All three services will run concurrently during the run of the CDF Fabric Replicator program. The services use a state store in CDF's raw storage to maintain checkpoints of when the latest data was read, so the services can be started and stopped and will be able to pick back up where they left off.

Setting up Data Point Subscriptions

The time series replicator uses data point subscriptions to get updates on incoming time series data. Currently the only way to create these subscriptions is by using the Cognite SDK.

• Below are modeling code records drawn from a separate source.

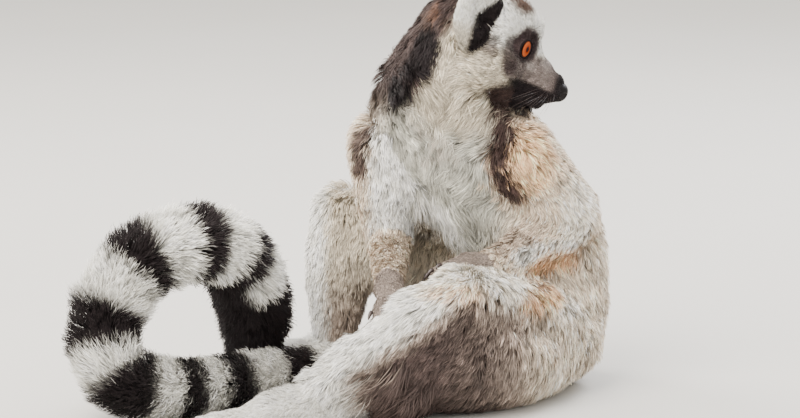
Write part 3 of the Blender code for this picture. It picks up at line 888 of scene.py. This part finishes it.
def grow_coat(name, rows, spacing, length, width, lock, pull, grizzle, wander=0.25, tuft=LONG_TUFT,
              stray=2.0, lift=1.0):
    """One piece of the coat on the chosen triangles of the hide. In millimetres: the space between
    tufts, their length and width, the space between locks, and how far a tuft's marking strays. Pull
    is how far a lock draws its tufts in, grizzle how unlike they are in shade, and wander in lie."""
    spacing, width = spacing * math.sqrt(THIN_OUT), width * THIN_OUT**0.45
    chosen, weights = rooted(rows, spacing)
    lock_chosen, lock_weights = rooted(rows, lock)
    count, locks = len(chosen), len(lock_chosen)

    def leaning(chosen, weights, unsteady):
        """Roots, the way up from them, the way the hair lies, and how far it rises and reaches."""
        root = read(inner, chosen, weights)
        up = unit(read(skin_normals, chosen, weights))
        way = read(lie, chosen, weights)
        rise = read(depth, chosen, weights) * np.broadcast_to(lift, len(triangles))[chosen]
        way = unit(way + draw.normal(0, wander * unsteady, (len(chosen), 3)))
        way = unit(way - (way * up).sum(1)[:, None] * up)
        reach = length * draw.uniform(0.8, 1.15, len(chosen))
        reach *= np.clip(rise / rise.mean(), 0.4, 1.4)
        uneven = draw.uniform(0.75, 1.12, len(chosen))
        rise = rise * uneven * (1 + PROUD_RISE * (draw.random(len(chosen)) < PROUD_SHARE))
        rise *= 1 + 0.15 * tress_at(root)
        flat = np.sqrt(np.maximum(reach**2 - rise**2, (0.45 * reach) ** 2))
        return root, up, way, rise, flat

    root, up, way, rise, flat = leaning(chosen, weights, 1.0)
    lock_root, lock_up, lock_way, lock_rise, lock_flat = leaning(lock_chosen, lock_weights, LOCK_WANDER)
    tips = root + way * flat[:, None] + up * rise[:, None]
    lock_tips = lock_root + lock_way * lock_flat[:, None] + lock_up * lock_rise[:, None]
    lock_tree = tree_of(lock_root)
    own = np.array([lock_tree.find(place)[1] for place in root])
    tips = tips + (lock_tips[own] - tips) * (pull * draw.uniform(0.5, 1.2, count))[:, None]
    side = unit(np.cross(up, way))
    roll = draw.normal(0, ROLL, count)
    side = side * np.cos(roll)[:, None] + up * np.sin(roll)[:, None]
    wide = width * draw.uniform(0.7, 1.25, count)[:, None] * side / 2

    stages, faces, patch = tuft
    columns = [root - up * ROOT_SUNK]
    heights = [0.0]
    for t, share in stages:
        # A tuft rises first and then bends over.
        middle = root + (tips - root) * t + up * (rise * BOW * math.sin(math.pi * t))[:, None]
        columns += [middle - wide * share, middle + wide * share]
        heights += [t, t]
    points = np.stack(columns + [tips], 1)
    points[:, :, 2] = np.maximum(points[:, :, 2], FLOOR_CLEARANCE)
    heights = np.array(heights + [1.0])

    # A tuft shows most of its outer half, so it takes the marking that lies under that.
    seen = read(outer, chosen, weights) + way * (SHOWN * flat)[:, None] + draw.normal(0, stray, (count, 3))
    colours = body_markings(seen, unit(read(normals, chosen, weights)), triangle_part[chosen])
    dark = colours.mean(1) < DARK_HAIR
    strand = np.exp(draw.normal(0, 1, count) * grizzle * np.where(dark, 0.6, 1))
    lock_shade = draw.normal(0, 0.5 * grizzle, locks)
    # A few locks are darkened: painted shade where the coat parts.
    lock_shade -= PARTING_SHADE * grizzle * (draw.random(locks) < PARTING_SHADE_SHARE)
    # Tresses are paler and the partings between them darker: painted shade that follows how high the coat
    # stands there.
    shades = strand * (np.exp(lock_shade)[own] * (1 + 0.12 * tress_at(root)))
    # Each tuft is darker at its root and paler at its tip: on pale hair this is partly its own banding and
    # partly painted shade deep in the coat; on dark hair the paler tip is a painted sheen.
    along = np.where(dark[:, None], 0.85 + 0.4 * heights**2, 0.72 + 0.36 * heights**0.7)
    colours = np.clip(colours * shades[:, None], 0, PALEST_HAIR)
    colours = np.clip(colours[:, None, :] * along[:, :, None], 0, PALEST_HAIR)

    places = np.einsum("ijk,ij->ik", hide_map[triangle_loops[chosen]], weights)
    places = places[:, None, :] + patch[None] * (PATCH / 2)
    add_piece(name, hair_mesh(name, points, colours, faces, places))


def parts(*names):
    """The triangles of the hide on these parts of the body."""
    return np.isin(triangle_part, names)


def nodes(*names):
    """The triangles of the hide on these nodes."""
    return np.isin(triangle_node, names)


middle = inner[triangles].mean(1)
faces_up = unit(skin_normals[triangles].mean(1))[:, 2]
in_head = to_head(middle)
eye_gap = np.minimum(*(np.linalg.norm(in_head - EYE_PLACE * (1, side, 1), axis=1) for side in (1, -1)))
haired = (eye_gap > EYE_RADIUS + LID_THICK * 0.6) & (in_head[:, 0] < 36)
face = parts("head", "eye", "nose") & haired & (in_head[:, 0] > -14)
ruff = parts("head", "eye", "nose") & haired & ~face
half_head = in_head * (1, 0, 1) + np.abs(in_head) * (0, 1, 0)
cup_edge = 1 - 0.6 * spot_edge(half_head, (-30, 29, 12), (9, 9, 20), 0.3)
shin_top = 1 + 0.85 * ramp(middle[:, 0], 25, 0) * ramp(faces_up, 0.1, 0.5)
instep = 1 + 2.6 * ramp(middle[:, 0], -108, -84) * ramp(faces_up, -0.1, 0.4)
lid_edge = 0.4 + 0.6 * ramp(eye_gap, EYE_RADIUS + 1.5, EYE_RADIUS + 5.5)
brow = face & (in_head[:, 0] < 8) & (in_head[:, 2] > 4) & (eye_gap > EYE_RADIUS + 3)
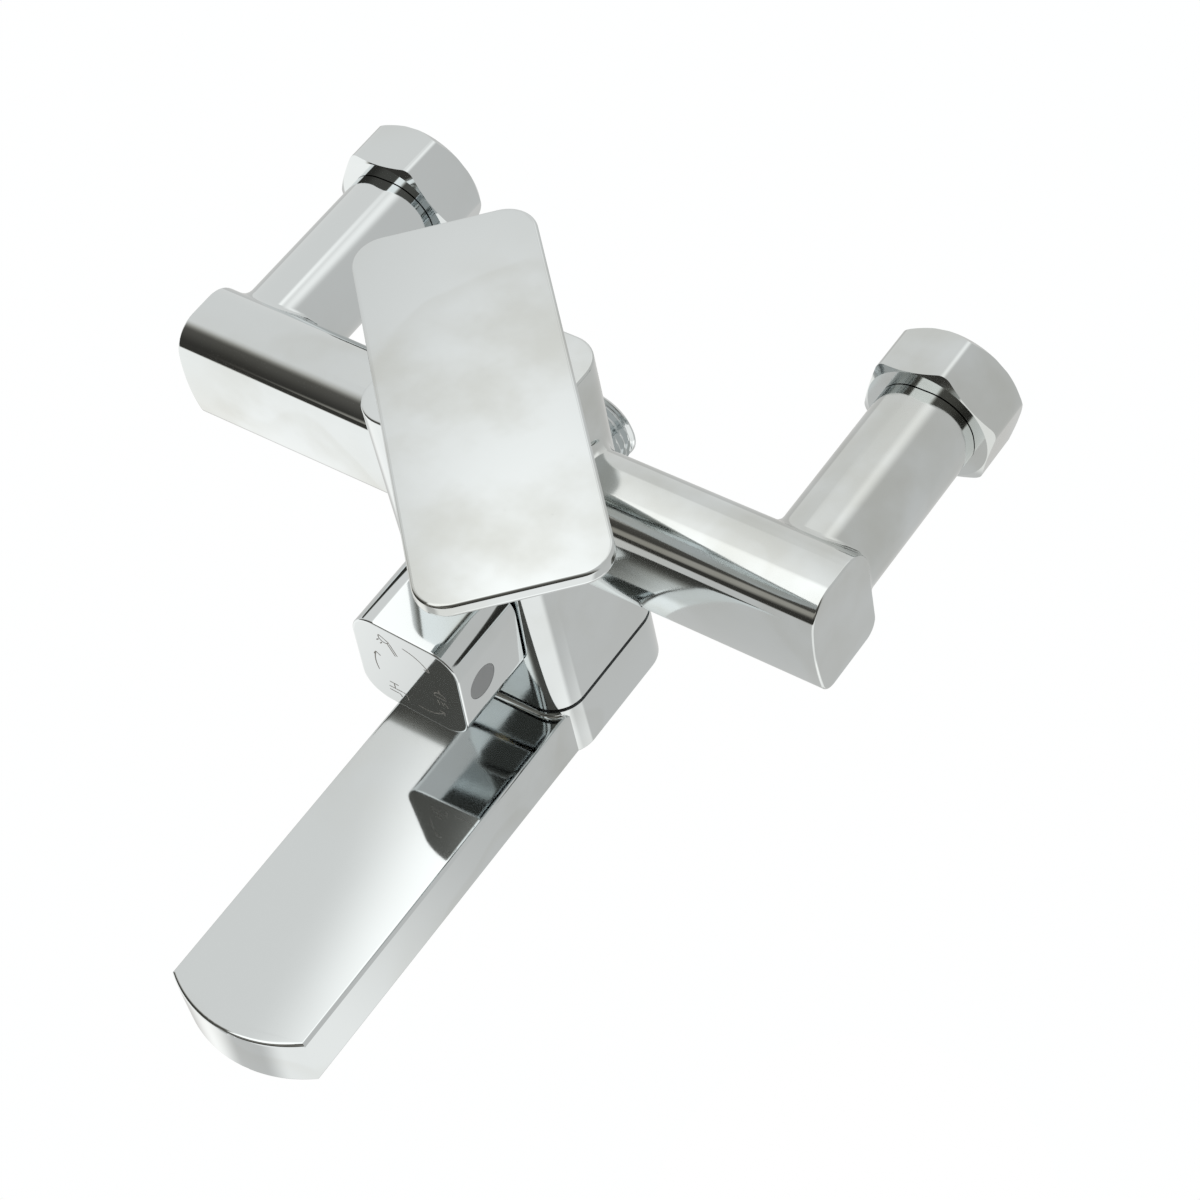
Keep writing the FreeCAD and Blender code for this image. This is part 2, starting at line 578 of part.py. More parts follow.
def main():
    build_casting()
    for side, sign in LEFT_RIGHT.items():
        build_union(side, sign)
    build_cartridge()
    build_lever()
    build_diverter()
    build_hose_outlet()
    build_spout()
    doc.recompute()
    bad = [f"{o.Name} ({o.Label}): {o.State}" for o in doc.Objects
           if "Invalid" in o.State or "Error" in o.State]
    bad += [f"{p.Label}: no valid solid" for p in parts
            if p.Shape.isNull() or not p.Shape.isValid() or not p.Shape.Solids]
    if bad:
        raise RuntimeError("; ".join(bad))
    os.makedirs("parts", exist_ok=True)
    for part in parts:
        part.Shape.exportStep(f"parts/{part.Label}.step")
        print(f"{part.Label:26s} solids {len(part.Shape.Solids)}  volume {part.Shape.Volume:10.1f} mm3")


main()
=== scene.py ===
"""Wall mounted bath mixer: finishes, threads, engraved icons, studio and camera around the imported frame.

Lengths are metres in the frame's own axes: X from the left inlet to the right one, +Y at the wall, +Z up.
"""
from __future__ import annotations

import json
import logging
import math
from dataclasses import dataclass
from enum import Enum
from typing import Any, Callable, Sequence, Union

import bpy
import bmesh
import numpy as np
from mathutils import Matrix, Vector

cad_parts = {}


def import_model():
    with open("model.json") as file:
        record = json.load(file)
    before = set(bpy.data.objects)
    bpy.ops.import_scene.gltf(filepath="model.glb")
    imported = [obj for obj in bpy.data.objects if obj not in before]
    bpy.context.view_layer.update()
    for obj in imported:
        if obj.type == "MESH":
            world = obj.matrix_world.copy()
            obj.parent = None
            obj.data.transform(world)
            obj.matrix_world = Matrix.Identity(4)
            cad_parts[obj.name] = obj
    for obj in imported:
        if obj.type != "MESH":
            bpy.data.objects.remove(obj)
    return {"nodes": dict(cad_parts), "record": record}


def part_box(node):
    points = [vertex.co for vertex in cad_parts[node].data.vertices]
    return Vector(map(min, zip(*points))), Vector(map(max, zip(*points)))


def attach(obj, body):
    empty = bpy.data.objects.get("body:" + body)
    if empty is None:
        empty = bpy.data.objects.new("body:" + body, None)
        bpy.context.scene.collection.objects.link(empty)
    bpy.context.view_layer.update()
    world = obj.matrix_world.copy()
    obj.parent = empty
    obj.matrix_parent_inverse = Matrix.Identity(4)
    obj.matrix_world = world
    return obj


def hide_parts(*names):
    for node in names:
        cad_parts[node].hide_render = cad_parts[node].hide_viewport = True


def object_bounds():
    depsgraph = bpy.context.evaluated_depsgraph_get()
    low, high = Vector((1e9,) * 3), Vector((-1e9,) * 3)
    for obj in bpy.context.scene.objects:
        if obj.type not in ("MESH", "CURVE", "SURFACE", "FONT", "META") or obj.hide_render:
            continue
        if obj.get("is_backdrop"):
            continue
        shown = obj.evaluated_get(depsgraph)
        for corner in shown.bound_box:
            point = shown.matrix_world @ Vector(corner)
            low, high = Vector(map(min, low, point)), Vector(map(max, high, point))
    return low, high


LOG = logging.getLogger("bath_mixer")
MM = 0.001
TURN = 2.0 * math.pi
Colour = tuple[float, float, float]


# ------------------------------------------------------------------ shader maths
class Value:
    """An output socket with arithmetic: each operator adds one Math node to its tree."""

    def __init__(self, graph: "Graph", socket: bpy.types.NodeSocket) -> None:
        """Wrap a socket of the graph's tree."""
        self.graph = graph
        self.socket = socket

    def _math(self, operation: str, *others: "Operand") -> "Value":
        """Add a Math node that works on this value and the others."""
        return self.graph.node("ShaderNodeMath", {"operation": operation}, *others)

    def __add__(self, other: "Operand") -> "Value":
        """This value plus another."""
        return self._math("ADD", self, other)

    def __sub__(self, other: "Operand") -> "Value":
        """This value less another."""
        return self._math("SUBTRACT", self, other)

    def __rsub__(self, other: "Operand") -> "Value":
        """Another value less this one."""
        return self._math("SUBTRACT", other, self)

    def __mul__(self, other: "Operand") -> "Value":
        """This value times another."""
        return self._math("MULTIPLY", self, other)

    __radd__ = __add__
    __rmul__ = __mul__

    def step(self, low: float, high: float) -> "Value":
        """A smooth step from 0 at low to 1 at high, or falling where high is under low."""
        return self.graph.node("ShaderNodeMapRange", {"interpolation_type": "SMOOTHSTEP"}, self, low, high)


Operand = Union[Value, float, Sequence[float]]


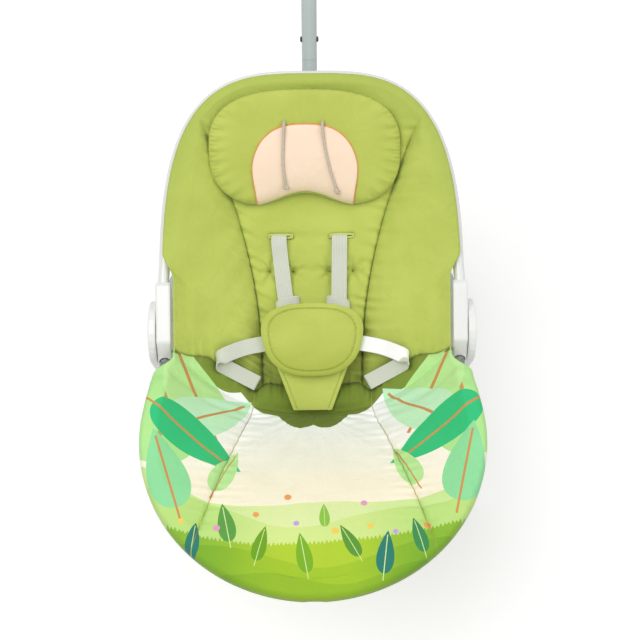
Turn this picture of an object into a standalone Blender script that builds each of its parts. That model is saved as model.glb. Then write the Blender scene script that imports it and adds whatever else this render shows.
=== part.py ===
"""Electric baby swing: a padded seat that reclines between two side arms, on an arm that swings about an
inclined shaft in a rear motor housing, on a floor ring. Metres, +Z up, the head end towards +Y."""

import math

import bmesh
import bpy
import numpy as np
from mathutils import Matrix, Vector

# Seat plan and the ring that carries it
BACK_ANGLE = math.radians(30.0)
BACK_LENGTH = 0.318
BACK_HALF_WIDTH = 0.191
BACK_POWER = 3.3
LEG_HALF_WIDTH = 0.2057
LEG_POWER = 2.0
LEG_CENTRE = 0.150
LEG_REACH = 0.353
RING_HEIGHT = 0.400
RIM_TUBE_R = 0.007
TUBE_WALL = 0.0014
GAP = 0.0003
RUN_GAP = 0.0004

# Pads
PAD_EDGE_INSET = 0.005
PAD_THICK = 0.018
PAD_EDGE_THICK = 0.008
PAD_HIP_HALF_WIDTH = 0.172
SEAM_AT = 0.030
CREASE_Y = -0.070
CREASE_DROP = 0.110
WING_GROOVE = 0.004
TUFT_DEPTH = 0.005
SLOT_WIDTH = 0.030
SLOT_HEIGHT = 0.005
SLOT_DEPTH = 0.009
SLOT_SPACING = 0.079
SLOT_UP = 0.115
PILLOW_HALF_WIDTH = 0.120
PILLOW_HALF_HEIGHT = 0.073
PILLOW_UP = 0.218
PILLOW_THICK = 0.030
PILLOW_LIFT = 0.0022
PILLOW_ASIDE = -0.007
PILLOW_EDGE = 0.004
PILLOW_DENT = 0.024
DENT_REACH = 0.050
BEAN_POWER = 2.7
INSERT_HALF_WIDTH = 0.0675
INSERT_HEIGHT = 0.098
INSERT_FOOT = 0.022
INSERT_THICK = 0.005
INSERT_EDGE = 0.0012
BACK_BAND = 0.0096
LEG_BAND = 0.0215
BACK_HOLLOW = 0.080
HOLLOW_RATE = 0.22
BOWL_POWER = 2.6
CENTRE_SEAM = 0.065
SEAM_FLARE = 1.2
LEG_SEAM_FLARE = 0.045
HIP_FROM = 0.058
HIP_TO = 0.095
TUFTS = ((0.070, 0.054), (0.070, 0.024))
TUFT_REACH = 0.008
DEEP_ENOUGH = 0.030

# Harness
WEB_WIDTH = 0.020
WEB_THICK = 0.0016
FLAP_HALF_WIDTH = 0.064
FLAP_HEIGHT = 0.093
FLAP_THICK = 0.007
FLAP_EDGE = 0.0008
FLAP_SAG = 0.0035
BUCKLE_WIDTH = 0.042
BUCKLE_HEIGHT = 0.046
BUCKLE_THICK = 0.014
BUCKLE_TRAVEL = 0.003
BUCKLE_KEY = (0.018, 0.022)
BUCKLE_KEY_THICK = 0.0034
FLAP_S = -0.0186
FLAP_N = -0.0300
FLAP_POWER = 2.6
FLAP_TAPER = 0.14
STRAP_END_UP = 0.022

# Side hubs
PIVOT_S = -0.008
PIVOT_N = -0.024
HUB_INNER_X = 0.1755
HUB_OUTER_X = 0.1940
HUB_R = 0.046
SIDE_DISC_R = 0.040
SIDE_DISC_THICK = 0.0095
HUB_FACE = 0.012
HUB_TOP = ((0.056, -0.007), (0.050, 0.0), (-0.020, 0.0), (-0.041, -0.016))
PIVOT_PIN_R = 0.005
PIN_INSET = 0.003
ARM_SKIN = 0.004
ARM_FOOT_R = 0.013
SLEEVE_WALL = 0.0025
SLEEVE_BOTTOM = 0.272
SLEEVE_TOP = 0.322
RECLINE_BUTTON_R = 0.009
RECLINE_TRAVEL = 0.003
RECLINE_PROUD = 0.0038

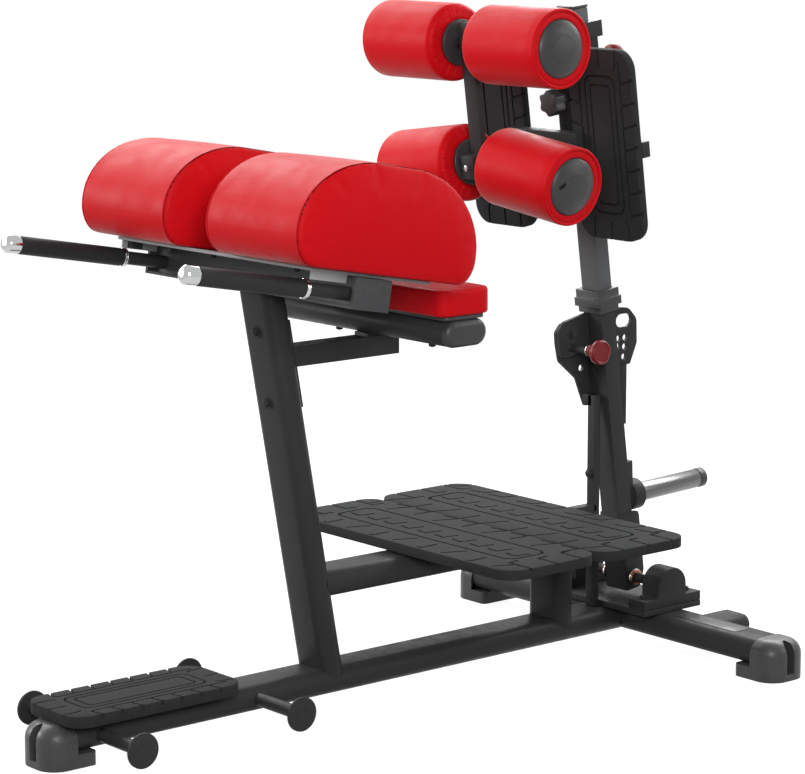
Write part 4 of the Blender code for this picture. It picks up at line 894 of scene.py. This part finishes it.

Here is an example of how to set up a subscription using the Python SDK:

First, install the SDK using pip:

pip install cognite-sdk

Next, set up the OAuth Credentials to use for authentication for the client. You can get these values from an administrator:

from cognite.client.credentials import OAuthClientCredentials
import os

oauth_creds = OAuthClientCredentials(
    token_url="https://login.microsoftonline.com/xyz/oauth2/v2.0/token", # Auth token URL, replace "xyz" with Azure tenant ID
    client_id="abcd", # Client ID of the service principal for interacting with Cognite
    client_secret=os.environ["OAUTH_CLIENT_SECRET"], # Secret for the service principal, save as an environment variable as a best practice
    scopes=["https://greenfield.cognitedata.com/.default"], # Scope, contains cluster name for the CDF project
)

Create the Cognite Client using these credentials:

from cognite.client import CogniteClient, ClientConfig, global_config

cnf = ClientConfig(
  client_name="my-special-client",
  base_url="https://greenfield.cognitedata.com", # Base URL for CDF project, includes cluster name
  project="project-name", # CDF project name
  credentials=oauth_creds # OAuth credentials from earlier
)
global_config.default_client_config = cnf
client = CogniteClient()

Finally, create the subscriptions by referencing the external IDs of the time series to which you would like to subscribe:

from cognite.client.data_classes import DataPointSubscriptionWrite

sub = DataPointSubscriptionWrite(external_id="mySubscription", partition_count=1, time_series_ids=["myFistTimeSeries", "mySecondTimeSeries"], name="My subscription")
created = client.time_series.subscriptions.create(sub)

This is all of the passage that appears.